DE LA DOUCEUR ENVERS NOUS-MÊMES


L’une des bonnes pratiques que nous saurions faire de la douceur, c’est celle de laquelle le sujet est en nous-mêmes, ne dépitant jamais contre nous-mêmes ni contre nos imperfections ; car encore que la raison veut que quand nous faisons des fautes nous en soyons déplaisants jet marris, si faut-il néanmoins que nous nous empêchions d’en avoir une déplaisance aigre et chagrine, dépiteuse et colère. En quoi font une grande faute plusieurs qui, s’étant mis en colère, se courroucent de s’être courroucés, entrent en chagrin de s’être chagrinés, et ont dépit de s’être dépités ; car par ce moyen ils tiennent leur cœur confit et détrempé en la colère : et si bien il semble que la seconde colère ruine la première, si est-ce néanmoins qu’elle sert d’ouverture et de passage pour une nouvelle colère, à la première occasion qui s’en présentera ; outre que ces colères, dépits et aigreurs que l’on a contre soi-même tendent à l’orgueil et n’ont origine que de l’amour-propre, qui se trouble et s’inquiète de nous voir imparfaits.

Il faut donc avoir un déplaisir de nos fautes qui soit paisible, rassis et ferme ; car comme un juge châtie bien mieux les méchants faisant ses sentences par raison et en esprit de tranquillité, que non pas quand il les fait par impétuosité et passion, d’autant que jugeant avec passion, il ne châtie pas les fautes selon qu’elles sont, mais selon qu’il est lui-même ; ainsi nous nous châtions bien mieux nous-mêmes par des repentances tranquilles et constantes, que non pas par des repentances aigres, empressées et colères, d’autant que ces repentances faites avec impétuosité ne se font pas selon la gravité de nos fautes, mais selon nos inclinations. Par exemple, celui qui affectionne la chasteté se dépitera avec une amertume nonpareille de la moindre faute qu’il commettra contre icelle, et ne se fera que rire d’une grosse médisance qu’il aura commise. Au contraire, celui qui hait la médisance se tourmentera d’avoir fait une légère murmuration, et ne tiendra nul compte d’une grosse faute contre la chasteté, et ainsi des autres ; ce qui n’arrive pour autre chose, sinon d’autant qu’ils ne font pas le jugement de leur conscience par raison, mais par passion.

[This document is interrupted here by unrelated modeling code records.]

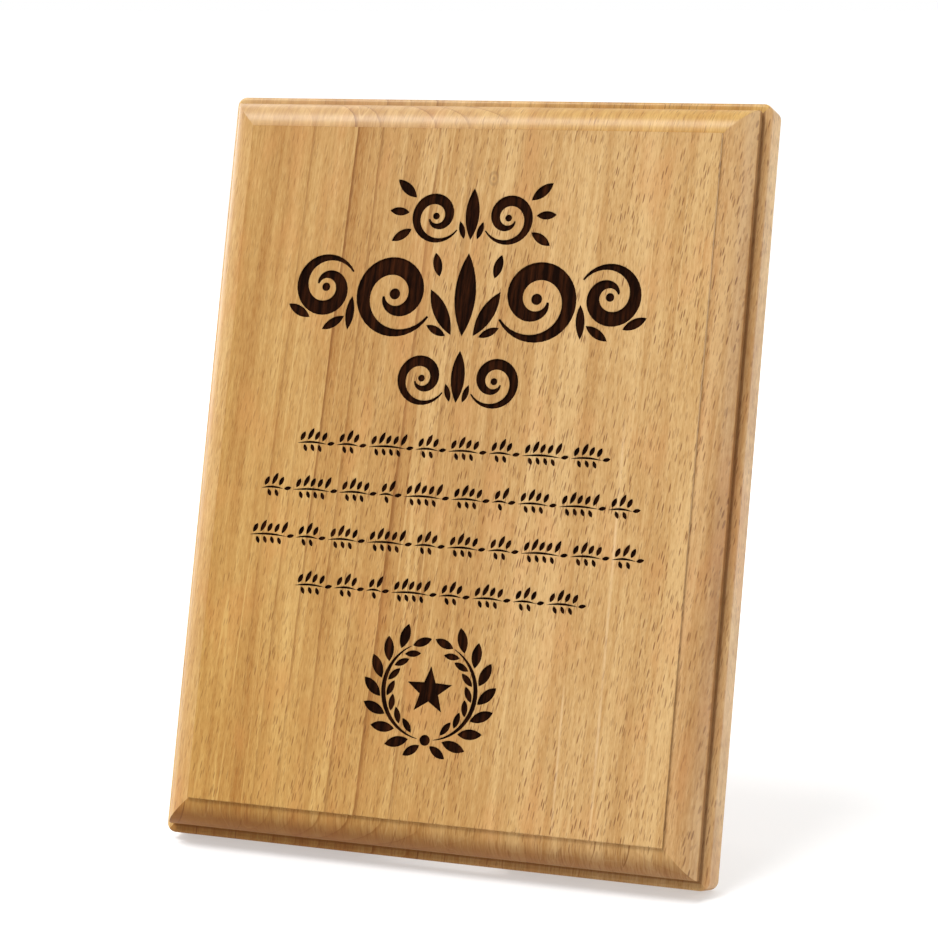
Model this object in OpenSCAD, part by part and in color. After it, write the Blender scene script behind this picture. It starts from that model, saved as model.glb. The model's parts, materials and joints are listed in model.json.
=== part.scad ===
// Engraved beech plaque with a folding easel leg and a keyhole hanger.
//
// Every piece is drawn on a board that lies on its back: x across the board, y up its face from
// the bottom edge, and z from the back (0) towards the face (board_t). The leg is drawn folded
// about the hinge pin. standing() then leans the whole plaque back on its rear bottom edge, with
// the face towards -Y and the floor at z = 0.

/* [Board] */
// Width of the board
board_w = 150; // [130:1:200]
// Height of the board, measured up its face
board_h = 200; // [195:1:260]
// Thickness of the board
board_t = 20; // [20:0.5:24]
// Radius of the board's four corners, seen from the front
corner_r = 2.5; // [2.2:0.1:4]
// Rounding of the rim's front edge
rim_ease = 1; // [0.4:0.1:1]
// Rounding of the rear edge, on which the board stands
rear_ease = 0.8; // [0.4:0.1:1]

/* [Moulded edge] */
// Width of the flat rim round the moulding
rim_w = 2.5; // [1.5:0.5:4]
// Thickness of the board at the rim
rim_t = 10; // [8:0.5:11]
// Height of the upright step between the rim and the quarter round
step_h = 2; // [1:0.5:3]
// Radius of the quarter round
round_r = 7.25; // [5:0.25:8]
// Width of the narrow ledge between the quarter round and the raised face
ledge_w = 0.25; // [0.25:0.25:2]

/* [Engraving] */
// Depth of the engraving
engrave_d = 0.4; // [0.2:0.1:1]
// Height of the middle of each of the three flourishes
flourish_y = [167.3, 146.2, 124.6];
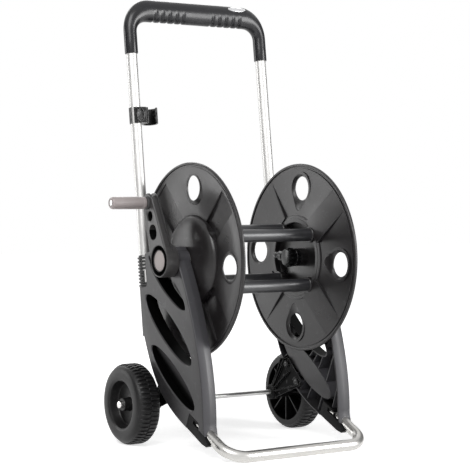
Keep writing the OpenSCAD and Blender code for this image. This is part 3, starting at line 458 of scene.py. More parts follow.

Croyez-moi, Philothée : comme les remontrances d’un père faites doucement et cordialement, ont bien plus de pouvoir sur un enfant pour le corriger que non par les colères et courroux ; ainsi, quand notre cœur aura fait quelque faute, si nous le reprenons avec des remontrances douces et tranquilles, ayant plus de compassion de lui [que de passion contre lui, l’encourageant à l’amendement, la repentance qu’il en concevra entrera bien plus avant et le pénétrera mieux que ne ferait pas une repentance dépiteuse, ireuse et tempétueuse.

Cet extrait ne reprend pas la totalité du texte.